Dataset section:
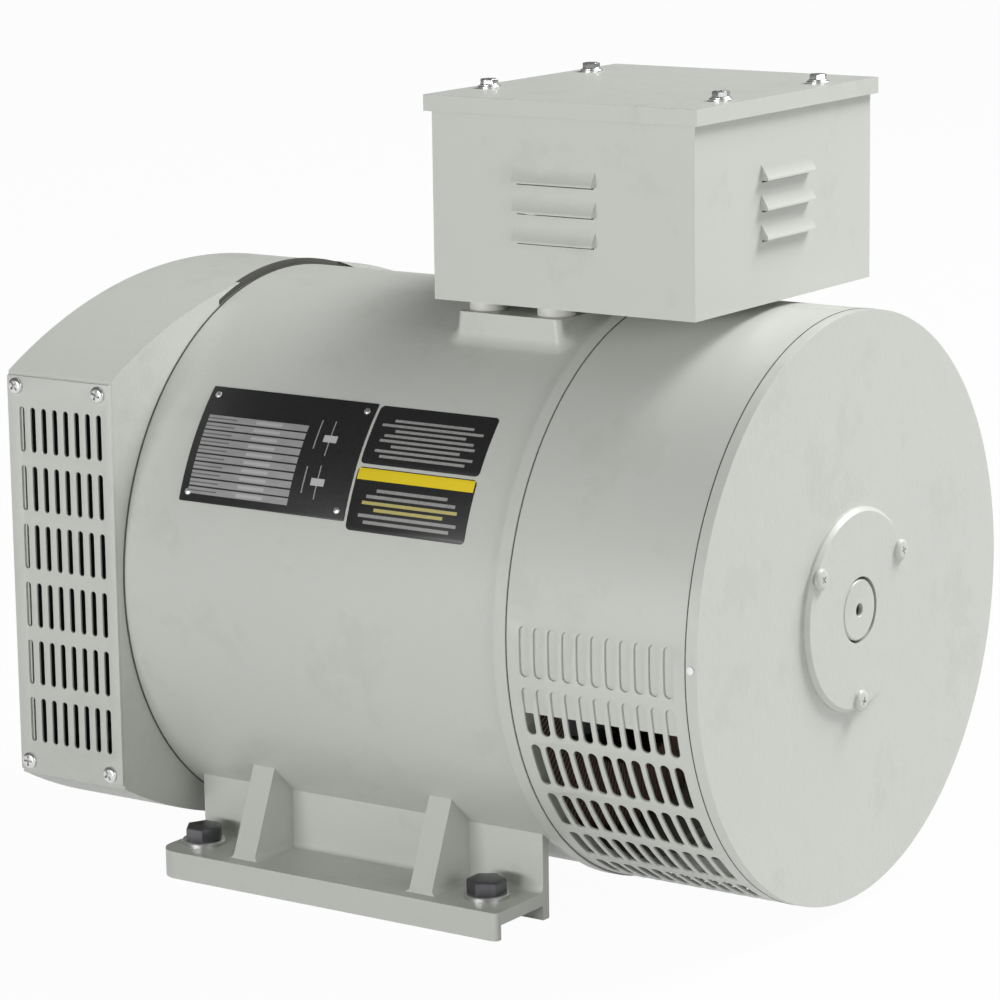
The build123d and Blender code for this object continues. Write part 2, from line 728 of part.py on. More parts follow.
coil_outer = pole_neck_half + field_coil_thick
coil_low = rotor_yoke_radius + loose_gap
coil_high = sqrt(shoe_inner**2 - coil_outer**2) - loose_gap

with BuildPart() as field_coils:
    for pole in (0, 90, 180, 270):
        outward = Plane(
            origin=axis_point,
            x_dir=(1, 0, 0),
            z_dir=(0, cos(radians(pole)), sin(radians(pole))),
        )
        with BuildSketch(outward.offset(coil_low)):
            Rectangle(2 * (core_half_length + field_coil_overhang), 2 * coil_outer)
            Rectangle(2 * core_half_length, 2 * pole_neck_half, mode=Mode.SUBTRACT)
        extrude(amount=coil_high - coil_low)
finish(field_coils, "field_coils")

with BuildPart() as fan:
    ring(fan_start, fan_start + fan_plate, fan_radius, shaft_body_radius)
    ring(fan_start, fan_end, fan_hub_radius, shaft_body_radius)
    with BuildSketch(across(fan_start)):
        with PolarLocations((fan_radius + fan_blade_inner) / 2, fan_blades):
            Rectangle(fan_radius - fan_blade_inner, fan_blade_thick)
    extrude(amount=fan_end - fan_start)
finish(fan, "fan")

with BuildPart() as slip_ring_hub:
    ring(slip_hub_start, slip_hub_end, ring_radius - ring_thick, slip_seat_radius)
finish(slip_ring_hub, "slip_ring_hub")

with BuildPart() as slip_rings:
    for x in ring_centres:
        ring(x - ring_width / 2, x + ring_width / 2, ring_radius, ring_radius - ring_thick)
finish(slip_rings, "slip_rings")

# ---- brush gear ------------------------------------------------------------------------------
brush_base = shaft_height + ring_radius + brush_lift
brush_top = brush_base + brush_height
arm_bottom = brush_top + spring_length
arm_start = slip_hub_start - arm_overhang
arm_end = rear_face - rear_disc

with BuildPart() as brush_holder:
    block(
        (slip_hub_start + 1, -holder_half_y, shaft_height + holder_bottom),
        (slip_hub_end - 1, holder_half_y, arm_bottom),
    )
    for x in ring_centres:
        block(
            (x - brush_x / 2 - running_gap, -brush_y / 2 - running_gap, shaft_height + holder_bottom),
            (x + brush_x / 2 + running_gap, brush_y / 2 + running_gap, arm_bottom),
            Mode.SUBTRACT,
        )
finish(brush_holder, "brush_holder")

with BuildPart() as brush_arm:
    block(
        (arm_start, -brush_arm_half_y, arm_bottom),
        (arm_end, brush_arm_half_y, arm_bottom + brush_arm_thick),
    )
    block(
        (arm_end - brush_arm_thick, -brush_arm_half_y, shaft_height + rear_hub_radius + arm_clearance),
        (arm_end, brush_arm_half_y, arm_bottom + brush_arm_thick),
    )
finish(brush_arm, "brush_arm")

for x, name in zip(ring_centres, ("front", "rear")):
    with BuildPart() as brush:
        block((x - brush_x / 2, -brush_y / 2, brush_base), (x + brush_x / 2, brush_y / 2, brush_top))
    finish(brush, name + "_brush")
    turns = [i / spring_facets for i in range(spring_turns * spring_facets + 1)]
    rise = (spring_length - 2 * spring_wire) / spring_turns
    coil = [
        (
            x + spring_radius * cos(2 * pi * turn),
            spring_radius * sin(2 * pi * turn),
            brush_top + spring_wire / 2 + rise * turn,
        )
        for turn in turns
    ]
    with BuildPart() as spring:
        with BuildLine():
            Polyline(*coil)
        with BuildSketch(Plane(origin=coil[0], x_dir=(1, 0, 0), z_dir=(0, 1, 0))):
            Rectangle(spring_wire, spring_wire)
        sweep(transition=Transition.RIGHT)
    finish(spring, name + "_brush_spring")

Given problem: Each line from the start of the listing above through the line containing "coil_high = sqrt(shoe_inner**2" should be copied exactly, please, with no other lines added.

Solution:
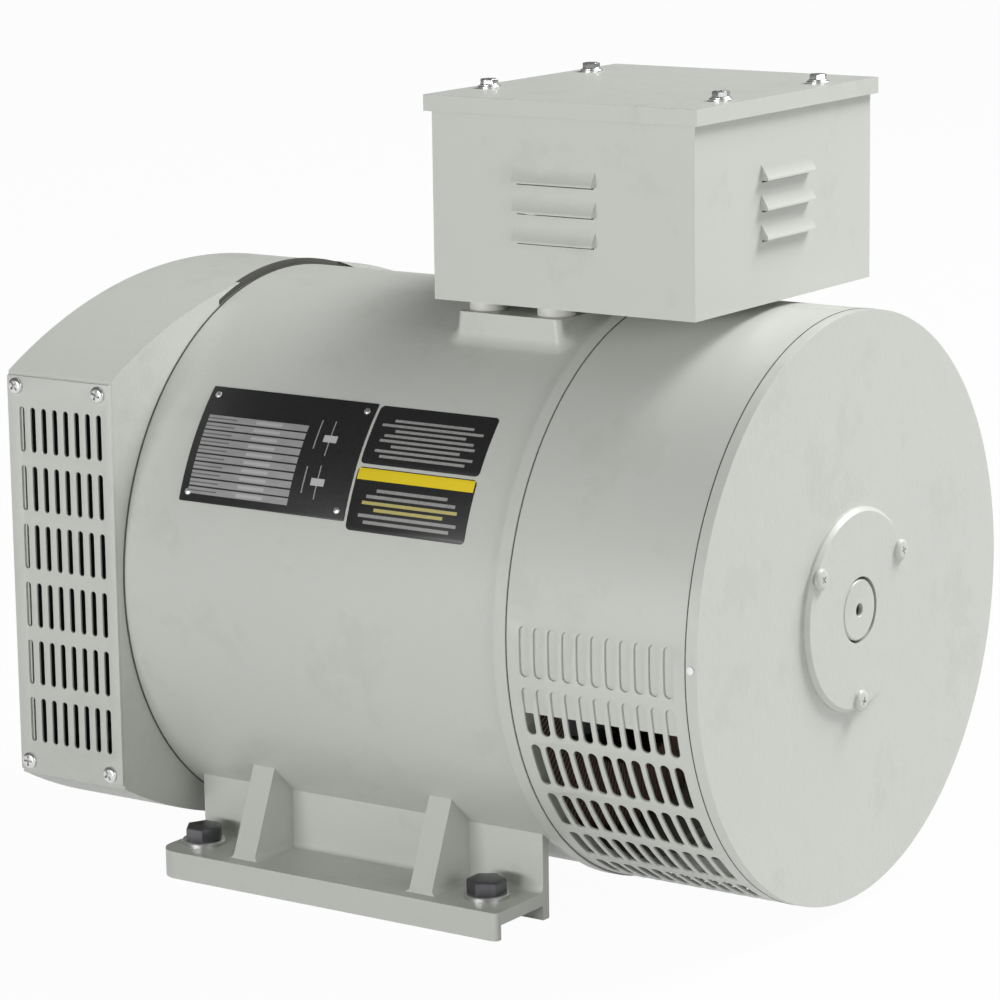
The build123d and Blender code for this object continues. Write part 2, from line 728 of part.py on. More parts follow.
coil_outer = pole_neck_half + field_coil_thick
coil_low = rotor_yoke_radius + loose_gap
coil_high = sqrt(shoe_inner**2 - coil_outer**2) - loose_gap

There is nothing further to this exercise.